● **EXERCISE DETAILS**: Quote only the lines from the top of the listing below down to and including the line with "PEG_CORNER_BEVEL = 0.0009".

========================================

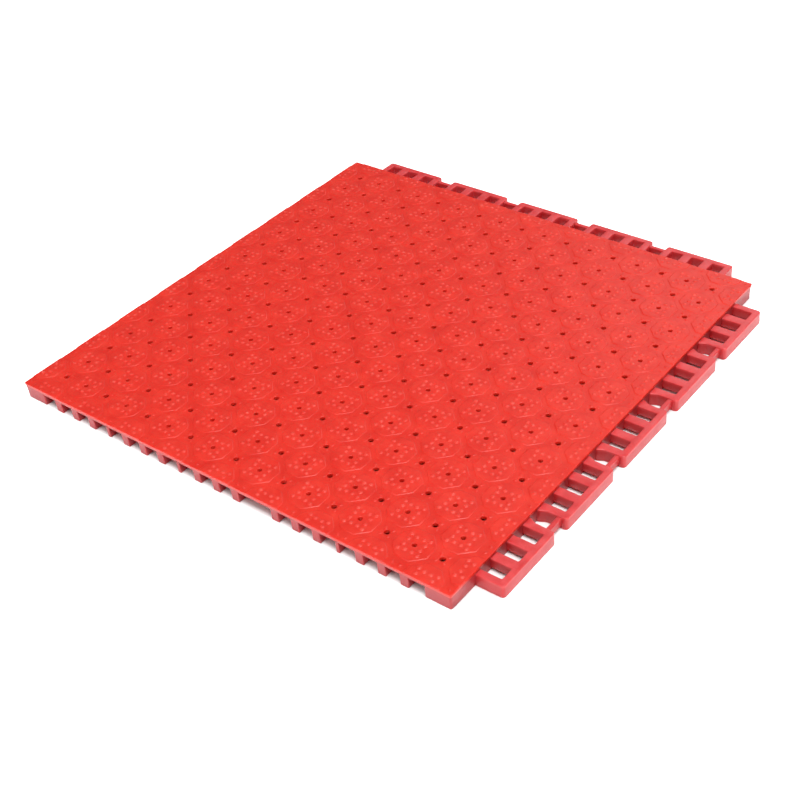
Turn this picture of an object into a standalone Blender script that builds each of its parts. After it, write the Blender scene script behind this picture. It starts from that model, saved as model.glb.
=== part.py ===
"""One interlocking drainage tile of an anti-fatigue floor, moulded in soft vinyl.

The deck is a square sheet with a square lattice of drainage holes. Two of its edges carry a
strip of flat lugs with sockets; the other two stand on pegs that drop into the sockets of the
next tile. The row frame has +Z up, the floor at z = 0 and its origin under the middle of the
whole outline. The lug strips are on the +X and +Y edges, the pegs on the -X and -Y edges.
"""
import math

import bmesh
import bpy
import numpy as np

# ---- Driving dimensions, in metres ----------------------------------------------------------
HOLE_PITCH = 0.022           # drainage holes, both ways
HOLES_PER_SIDE = 17
LUG_PITCH = 0.018            # sockets and pegs along an edge
TILE_HEIGHT = 0.014
SHEET_THICKNESS = 0.0034
JOIN_GAP = 0.0003            # the moulded features are separate solids this far apart

STUD_HOLE_DIAMETER = 0.0034  # hole in the middle of a raised octagon
GAP_HOLE_DIAMETER = 0.0041   # hole between four octagons
HOLE_SIDES = 6

WALL_THICKNESS = 0.006       # edge walls and corner walls
CORNER_WALL_LENGTH = 0.0204
PEG_WIDTH = 0.0067
PEG_DEPTH = 0.0080
SLIM_PEG_WIDTH = 0.0028
PEG_RAIL_HEIGHT = 0.0012
PEG_CORNER_BEVEL = 0.0009

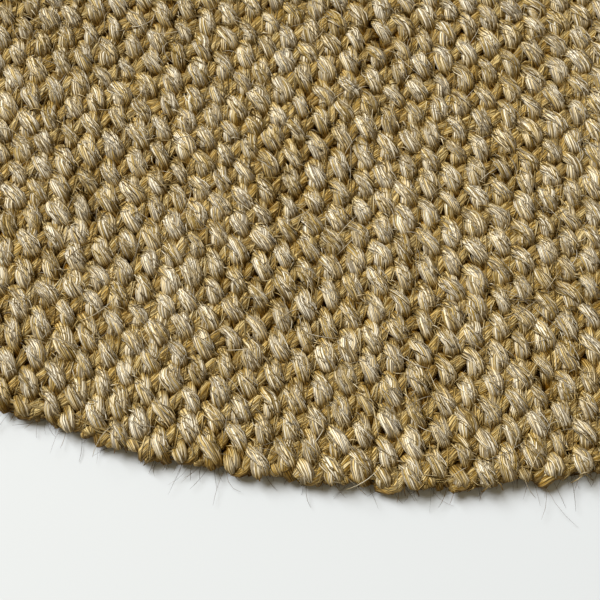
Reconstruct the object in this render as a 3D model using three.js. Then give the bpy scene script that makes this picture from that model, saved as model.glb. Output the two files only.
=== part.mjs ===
import * as THREE from "three";

// A round rug woven flat from thick two-ply sisal yarn and cut round by hand. It is one sheet with
// no backing and no binding, and it lies flat. Millimetres, +Z up. The origin is the middle of the
// underside, +X runs along the weft yarns and +Y along the warp yarns.

// Driving dimensions. At every crossing one warp yarn lies over the weft yarn or under it, so the
// rug is three pressed yarns thick: a warp yarn above, the weft yarn, and a warp yarn below.
const DIAMETER = 1000;
const WARP_PITCH = 6.0;
const PRESSED_YARN = 3.5;
const THICKNESS = 3 * PRESSED_YARN;

// The top edge is rounded where the last yarns bend down to the floor, and the bottom edge is only
// eased, so that the rug lies flat almost to its outline.
const TOP_ROUND = 4.5;
const TOP_ROUND_STEPS = 3;
const BOTTOM_EASE = 1.2;

// One step of the outline is as wide as one warp yarn.
const EDGE_STEPS = Math.round((Math.PI * DIAMETER) / WARP_PITCH);

// The cut edge leaves the true circle in slow bulges from the hand and in small bumps from the yarn
// ends. Each row is one wave round the rug: how many bulges it has, how far it stands out from the
// circle in mm, and the part of a turn by which it is shifted.
const EDGE_WAVES = [
  { bulges: 2, depth: 1.6, shift: 0.11 },
  { bulges: 3, depth: 1.1, shift: 0.63 },
  { bulges: 5, depth: 0.8, shift: 0.37 },
  { bulges: 11, depth: 0.7, shift: 0.82 },
  { bulges: 23, depth: 0.6, shift: 0.24 },
  { bulges: 47, depth: 0.5, shift: 0.55 },
  { bulges: 89, depth: 0.5, shift: 0.91 },
  { bulges: 131, depth: 0.6, shift: 0.43 },
];

// How far the cut edge stands from the middle, in the direction of an angle.
function edgeRadius(angle) {
  let radius = DIAMETER / 2;
  for (const wave of EDGE_WAVES) {
    radius += wave.depth * Math.sin(wave.bulges * angle + wave.shift * 2 * Math.PI);
  }
  return radius;
}

// The section of the rug from the middle of the underside, round the edge, to the middle of the
// top: x is the distance from the middle and y the height.
function sectionProfile() {
  const radius = DIAMETER / 2;
  const profile = [
    new THREE.Vector2(0, 0),
    new THREE.Vector2(radius - BOTTOM_EASE, 0),
    new THREE.Vector2(radius, BOTTOM_EASE),
  ];
  for (let step = 0; step <= TOP_ROUND_STEPS; step += 1) {
    const turn = ((step / TOP_ROUND_STEPS) * Math.PI) / 2;
    const x = radius - TOP_ROUND * (1 - Math.cos(turn));
    const y = THICKNESS - TOP_ROUND * (1 - Math.sin(turn));
    profile.push(new THREE.Vector2(x, y));
  }
  profile.push(new THREE.Vector2(0, THICKNESS));
  return profile;
}

// The section is turned into a true disc, whose rim is then pulled in or out to the uneven edge.
function rugGeometry() {
  const geometry = new THREE.LatheGeometry(sectionProfile(), EDGE_STEPS);
  geometry.rotateX(Math.PI / 2);
  const position = geometry.attributes.position;
  for (let index = 0; index < position.count; index += 1) {
    const x = position.getX(index);
    const y = position.getY(index);
    const pull = edgeRadius(Math.atan2(y, x)) / (DIAMETER / 2);
    position.setXY(index, x * pull, y * pull);
  }
  return centred(geometry);
}

// The uneven outline is moved so that the origin is the middle of its length and width.
function centred(geometry) {
  geometry.computeBoundingBox();
  const middle = geometry.boundingBox.getCenter(new THREE.Vector3());
  geometry.translate(-middle.x, -middle.y, 0);
  geometry.computeVertexNormals();
  return geometry;
}

const sisal = new THREE.MeshStandardMaterial({ color: 0xb69f70, roughness: 0.75, metalness: 0 });

const rug = new THREE.Mesh(rugGeometry(), sisal);
rug.name = "rug";

const roundRug = new THREE.Group();
roundRug.add(rug);

export default roundRug;
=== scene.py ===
# %% [markdown]
# # A round sisal rug, seen close to its edge
#
# The real rug is one flat sheet. Thick two-ply sisal yarns are woven over and under each other in
# the plainest way there is, and a circle is cut out by hand. There is no backing and no binding.
# Close up it is all yarn: each warp yarn shows as a row of short fat knuckles, with small bits of
# the weft yarns between them.
#
# A picture of the weave on a flat disc would look flat, because the knuckles throw shadows on each
# other. So each yarn is made here as a real tube that follows its way through the weave.

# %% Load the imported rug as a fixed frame
import math

import bmesh
import bpy
import numpy as np
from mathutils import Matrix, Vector


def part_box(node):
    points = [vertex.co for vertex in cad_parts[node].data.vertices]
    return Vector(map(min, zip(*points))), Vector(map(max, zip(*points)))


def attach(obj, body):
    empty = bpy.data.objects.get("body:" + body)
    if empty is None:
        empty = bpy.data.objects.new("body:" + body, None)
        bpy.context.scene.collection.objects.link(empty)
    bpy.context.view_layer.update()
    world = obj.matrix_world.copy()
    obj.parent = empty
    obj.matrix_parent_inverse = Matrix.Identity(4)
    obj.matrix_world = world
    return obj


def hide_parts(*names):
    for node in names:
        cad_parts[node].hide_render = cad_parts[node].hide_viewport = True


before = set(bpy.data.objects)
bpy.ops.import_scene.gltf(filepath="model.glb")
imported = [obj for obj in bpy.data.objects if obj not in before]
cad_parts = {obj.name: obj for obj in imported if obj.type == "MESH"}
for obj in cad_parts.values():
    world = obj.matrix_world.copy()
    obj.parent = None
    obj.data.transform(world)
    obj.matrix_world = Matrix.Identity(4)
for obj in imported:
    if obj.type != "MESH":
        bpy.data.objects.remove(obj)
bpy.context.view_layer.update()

low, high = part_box("rug")
print("rug", [round(side, 4) for side in high - low])

# %% [markdown]
# ## The sizes of the weave
#
# All sizes are in metres, and MM keeps them readable. The warp yarns run along Y and the weft yarns
# along X. The warp lies twice as close as the weft, which is why mostly its knuckles show. The two
# shifts say where the yarns happened to lie when the circle was cut.

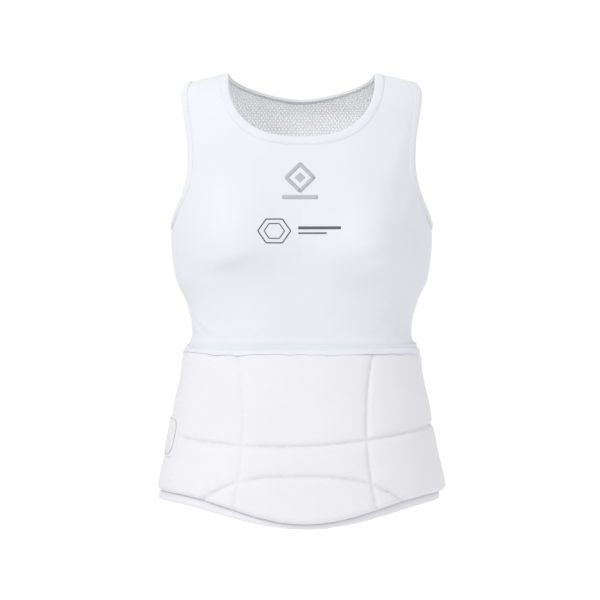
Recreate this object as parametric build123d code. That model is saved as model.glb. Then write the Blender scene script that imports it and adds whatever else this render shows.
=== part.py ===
"""A woman's karate chest protector: a sleeveless stretch vest with two hard breast cups, and a quilted
foam pad that wraps the abdomen and closes behind with an elastic strap on hook and loop.

Units are millimetres. +Z is up and the wearer faces -Y, so +X is the wearer's left.
The origin is on the torso's axis at the waist seam.
Every layer is a slice of one torso form, grown or shrunk by the layer's own offset.
"""

from build123d import *

import math
import os

# ---- Torso form: height, half width, depth in front, depth behind
STATIONS = [
    (-215, 159.0, 105, 104),
    (-157, 154.0, 102, 101),
    (-110, 144.0, 98, 94),
    (-60, 134.8, 91, 85),
    (-10, 125.5, 84, 76),
    (12, 126.5, 81, 72),
    (35, 127.2, 80, 72),
    (60, 133.0, 82, 76),
    (90, 146.0, 84, 82),
    (130, 150.8, 83, 87),
    (170, 151.0, 80, 91),
    (210, 154.0, 76, 92),
    (250, 157.0, 67, 86),
    (284, 158.0, 56, 73),
    (300, 152.5, 45, 59),
    (306, 147.0, 40, 52),
    (311, 140.5, 35, 45),
    (315, 133.0, 30, 38.5),
    (319, 120.0, 24, 31),
    (322.5, 106.5, 19, 24.5),
    (326, 89.5, 13.5, 17.5),
    (328.5, 72.0, 9.5, 12.5),
]
ROUNDNESS = 2.3  # exponent of each superelliptic section
SECTION_POINTS = 40
FORM_TOP = STATIONS[-1][0]
FORM_BOTTOM = STATIONS[0][0]
SHOULDER_FROM, SHOULDER_TO = 245, 306  # where an offset starts to lift the top, and lifts it fully

# ---- Bust
BUST_X, BUST_Z, BUST_RISE = 84, 126, 26
BUST_IN, BUST_OUT = 46, 44  # spread towards the breastbone and towards the arm
BUST_ABOVE, BUST_BELOW = 66, 36  # spread upwards and downwards
BUST_VALLEY = 0.3  # share of the rise left at the breastbone
SIDE_FADE = 30  # depth over which the bust fades out at the side

# ---- Openings of the vest
NECK_HALF, NECK_TOP = 86, 327
NECK_FRONT_DROP, NECK_FRONT_POWER = 78.5, 2.5
NECK_BACK_DROP, NECK_BACK_POWER = 25, 1.5
ARM_EDGE = [
    (161, 136),
    (153.5, 148),
    (145.5, 167),
    (137.5, 184),
    (132, 202),
    (129.8, 222),
    (130.5, 244),
    (133.8, 267),
    (137, 288),
    (138.6, 302),
    (137.5, 309),
    (132, 316.5),
    (122, 324),
    (108, 338),
]
NECK_BINDING, ARM_BINDING = 10, 7.5  # widths of the bindings
FABRIC = 1.2
BINDING_PROUD = 0.7  # how far a binding stands out of the fabric, each side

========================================

● **FINISHED EXERCISE**:
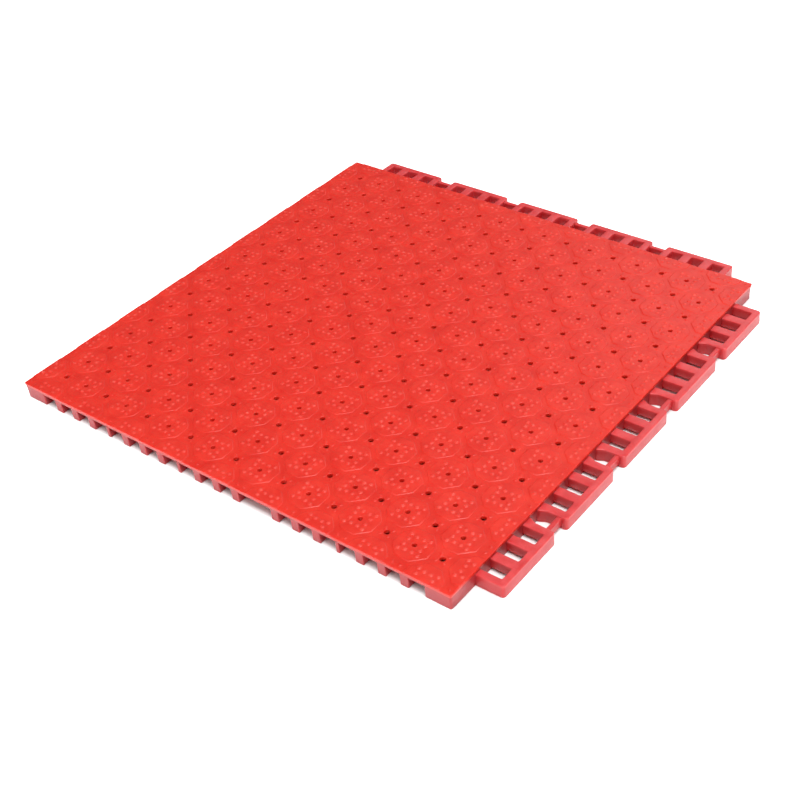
Turn this picture of an object into a standalone Blender script that builds each of its parts. After it, write the Blender scene script behind this picture. It starts from that model, saved as model.glb.
=== part.py ===
"""One interlocking drainage tile of an anti-fatigue floor, moulded in soft vinyl.

The deck is a square sheet with a square lattice of drainage holes. Two of its edges carry a
strip of flat lugs with sockets; the other two stand on pegs that drop into the sockets of the
next tile. The row frame has +Z up, the floor at z = 0 and its origin under the middle of the
whole outline. The lug strips are on the +X and +Y edges, the pegs on the -X and -Y edges.
"""
import math

import bmesh
import bpy
import numpy as np

# ---- Driving dimensions, in metres ----------------------------------------------------------
HOLE_PITCH = 0.022           # drainage holes, both ways
HOLES_PER_SIDE = 17
LUG_PITCH = 0.018            # sockets and pegs along an edge
TILE_HEIGHT = 0.014
SHEET_THICKNESS = 0.0034
JOIN_GAP = 0.0003            # the moulded features are separate solids this far apart

STUD_HOLE_DIAMETER = 0.0034  # hole in the middle of a raised octagon
GAP_HOLE_DIAMETER = 0.0041   # hole between four octagons
HOLE_SIDES = 6

WALL_THICKNESS = 0.006       # edge walls and corner walls
CORNER_WALL_LENGTH = 0.0204
PEG_WIDTH = 0.0067
PEG_DEPTH = 0.0080
SLIM_PEG_WIDTH = 0.0028
PEG_RAIL_HEIGHT = 0.0012
PEG_CORNER_BEVEL = 0.0009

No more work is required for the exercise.